**Task description:** Copy down all of the data underneath, exactly as shown.

**Information provided:**
* START *

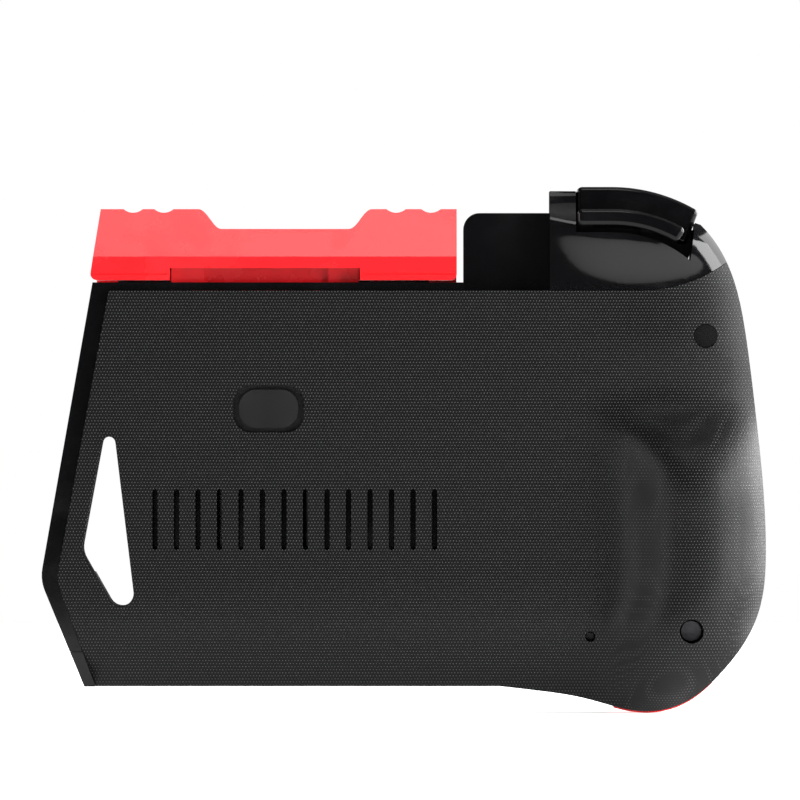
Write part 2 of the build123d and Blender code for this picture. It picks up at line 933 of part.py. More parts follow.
with BuildPart() as grip_trim:
    with BuildSketch(back(trim_gap - trim_front)) as trim_plan:
        add(trim_outer_face)
        add(trim_inner_face, mode=Mode.SUBTRACT)
        add(
            panel(
                bay_right + trim_window_left + trim_gap, bay_right + trim_window_right - trim_gap,
                -2 * grip_drop, trim_window_top - trim_gap,
            ),
            mode=Mode.INTERSECT,
        )
    extrude(amount=part_depth + trim_front - 2 * trim_gap)
save(grip_trim, "grip_trim")

with BuildPart() as bay_mat:
    slab(
        rounded_panel((0, 0), mat_length - 2 * trim_gap, mat_height - 2 * trim_gap, mat_corner),
        0, mat_thickness,
    )
save(bay_mat, "bay_mat")

# Chin with the ledge that the phone's lower edge rests on
ledge_pad_thickness = 0.8
ledge_pad_margin = 6.0
ledge_pad_end_gap = 3.0
chin_gap = 0.2
chin_wall = 1.8
lip_height = 2.5
chin_front = phone_room + lip_thickness
chin_top = -ledge_drop - ledge_pad_thickness / 2
chin_plan = common(body_face, left_of(bay_right - chin_gap), below(chin_top))

with BuildPart() as chin_cover:
    slab(chin_plan, -chin_front, plate_front)
    slab(
        common(
            body_face, left_of(bay_right - chin_gap),
            below(-ledge_drop + lip_height), above(chin_top - overrun),
        ),
        -chin_front, -phone_room,
    )
    slab(drawn_in(chin_plan, chin_wall), -chin_front + chin_wall, plate_front, mode=Mode.SUBTRACT)
    slab(kite_face(kite_wall + chin_wall), -chin_front, plate_front)
    slab(
        common(kite_face(2 * kite_wall + chin_wall), above(chin_top)),
        -deep, plate_front, mode=Mode.SUBTRACT,
    )
    slab(kite_face(seam_gap), -deep, deep, mode=Mode.SUBTRACT)
    slab(
        panel(
            -bay_left + kite_foot_inset + ledge_pad_margin, bay_right - ledge_pad_end_gap,
            chin_top - ledge_pad_thickness / 2, 0,
        ),
        -phone_room + overrun, -overrun, mode=Mode.SUBTRACT,
    )
save(chin_cover, "chin_cover")

with BuildPart() as foot_trim:
    with BuildSketch(back(part_depth)) as foot_strip:
        add(common(body_face, below(-band_end_drop - seam_gap), left_of(-bay_left + band_left)))
        add(cover_region(), mode=Mode.SUBTRACT)
    extrude(amount=band_depth - part_depth)
save(foot_trim, "foot_trim")

with BuildPart() as ledge_pad:
    slab(
        panel(
            -bay_left + kite_foot_inset + ledge_pad_margin + trim_gap,
            bay_right - ledge_pad_end_gap - trim_gap,
            -ledge_drop - ledge_pad_thickness, -ledge_drop,
        ),
        -phone_room + overrun + trim_gap, -overrun - trim_gap,
    )
save(ledge_pad, "ledge_pad")

# Clamp: the jaw with its two finger wings, drawn as seen from behind
jaw_foot = plate_top + jaw_gap
jaw_left_overhang = 0.7
jaw_left = -bay_left - jaw_left_overhang
jaw_right = bay_right - jaw_right_gap
jaw_saddle_left_share = 0.36
jaw_bend_share = 0.4
jaw_saddle_right_share = 0.705
jaw_shoulder_left_share = 0.295
jaw_shoulder_right_share = 0.77
jaw_scallop_shares = (0.118, 0.202, 0.835, 0.93)
jaw_scallop_radius = 3.2
jaw_scallop_sink = 0.8
jaw_foot_round = 1.4
jaw_groove_height = 1.2
jaw_groove_size = 0.4
jaw_top_run = 4.0
jaw_nose_height = 7.0
stem_notch_height = 2.7
stem_pocket_height = 9.0
stem_panel_left = 17.8
stem_panel_right = 9.7
stem_panel_sink = 0.9
jaw_pad_margin = 6.0
jaw_pad_thickness = 1.2
jaw_pad_proud = 0.5
jaw_length = jaw_right - jaw_left


def jaw_across(share):
    return jaw_left + jaw_length * share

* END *

**In response:**
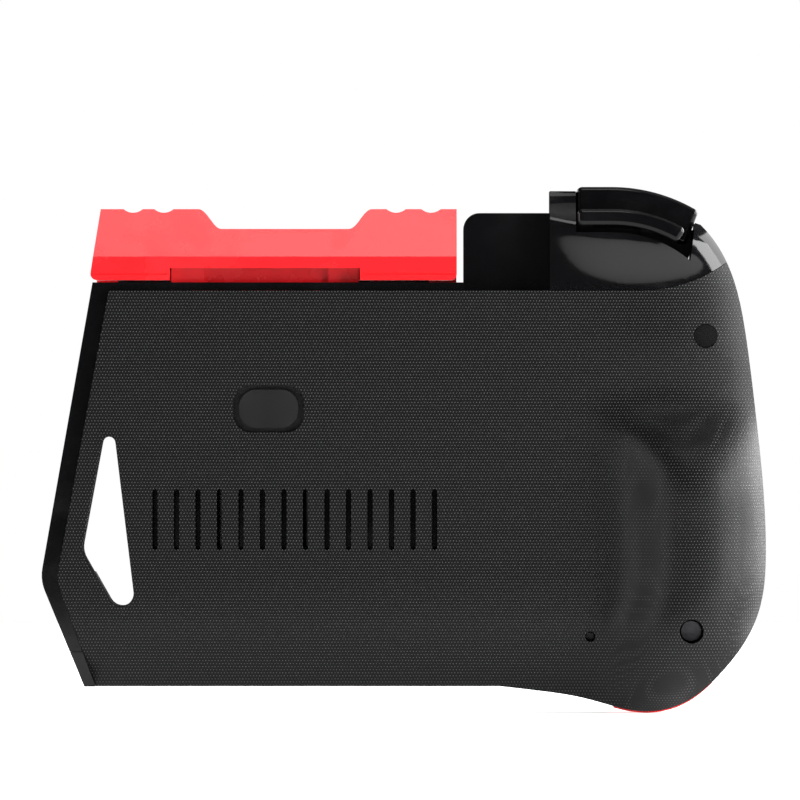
Write part 2 of the build123d and Blender code for this picture. It picks up at line 933 of part.py. More parts follow.
with BuildPart() as grip_trim:
    with BuildSketch(back(trim_gap - trim_front)) as trim_plan:
        add(trim_outer_face)
        add(trim_inner_face, mode=Mode.SUBTRACT)
        add(
            panel(
                bay_right + trim_window_left + trim_gap, bay_right + trim_window_right - trim_gap,
                -2 * grip_drop, trim_window_top - trim_gap,
            ),
            mode=Mode.INTERSECT,
        )
    extrude(amount=part_depth + trim_front - 2 * trim_gap)
save(grip_trim, "grip_trim")

with BuildPart() as bay_mat:
    slab(
        rounded_panel((0, 0), mat_length - 2 * trim_gap, mat_height - 2 * trim_gap, mat_corner),
        0, mat_thickness,
    )
save(bay_mat, "bay_mat")

# Chin with the ledge that the phone's lower edge rests on
ledge_pad_thickness = 0.8
ledge_pad_margin = 6.0
ledge_pad_end_gap = 3.0
chin_gap = 0.2
chin_wall = 1.8
lip_height = 2.5
chin_front = phone_room + lip_thickness
chin_top = -ledge_drop - ledge_pad_thickness / 2
chin_plan = common(body_face, left_of(bay_right - chin_gap), below(chin_top))

with BuildPart() as chin_cover:
    slab(chin_plan, -chin_front, plate_front)
    slab(
        common(
            body_face, left_of(bay_right - chin_gap),
            below(-ledge_drop + lip_height), above(chin_top - overrun),
        ),
        -chin_front, -phone_room,
    )
    slab(drawn_in(chin_plan, chin_wall), -chin_front + chin_wall, plate_front, mode=Mode.SUBTRACT)
    slab(kite_face(kite_wall + chin_wall), -chin_front, plate_front)
    slab(
        common(kite_face(2 * kite_wall + chin_wall), above(chin_top)),
        -deep, plate_front, mode=Mode.SUBTRACT,
    )
    slab(kite_face(seam_gap), -deep, deep, mode=Mode.SUBTRACT)
    slab(
        panel(
            -bay_left + kite_foot_inset + ledge_pad_margin, bay_right - ledge_pad_end_gap,
            chin_top - ledge_pad_thickness / 2, 0,
        ),
        -phone_room + overrun, -overrun, mode=Mode.SUBTRACT,
    )
save(chin_cover, "chin_cover")

with BuildPart() as foot_trim:
    with BuildSketch(back(part_depth)) as foot_strip:
        add(common(body_face, below(-band_end_drop - seam_gap), left_of(-bay_left + band_left)))
        add(cover_region(), mode=Mode.SUBTRACT)
    extrude(amount=band_depth - part_depth)
save(foot_trim, "foot_trim")

with BuildPart() as ledge_pad:
    slab(
        panel(
            -bay_left + kite_foot_inset + ledge_pad_margin + trim_gap,
            bay_right - ledge_pad_end_gap - trim_gap,
            -ledge_drop - ledge_pad_thickness, -ledge_drop,
        ),
        -phone_room + overrun + trim_gap, -overrun - trim_gap,
    )
save(ledge_pad, "ledge_pad")

# Clamp: the jaw with its two finger wings, drawn as seen from behind
jaw_foot = plate_top + jaw_gap
jaw_left_overhang = 0.7
jaw_left = -bay_left - jaw_left_overhang
jaw_right = bay_right - jaw_right_gap
jaw_saddle_left_share = 0.36
jaw_bend_share = 0.4
jaw_saddle_right_share = 0.705
jaw_shoulder_left_share = 0.295
jaw_shoulder_right_share = 0.77
jaw_scallop_shares = (0.118, 0.202, 0.835, 0.93)
jaw_scallop_radius = 3.2
jaw_scallop_sink = 0.8
jaw_foot_round = 1.4
jaw_groove_height = 1.2
jaw_groove_size = 0.4
jaw_top_run = 4.0
jaw_nose_height = 7.0
stem_notch_height = 2.7
stem_pocket_height = 9.0
stem_panel_left = 17.8
stem_panel_right = 9.7
stem_panel_sink = 0.9
jaw_pad_margin = 6.0
jaw_pad_thickness = 1.2
jaw_pad_proud = 0.5
jaw_length = jaw_right - jaw_left


def jaw_across(share):
    return jaw_left + jaw_length * share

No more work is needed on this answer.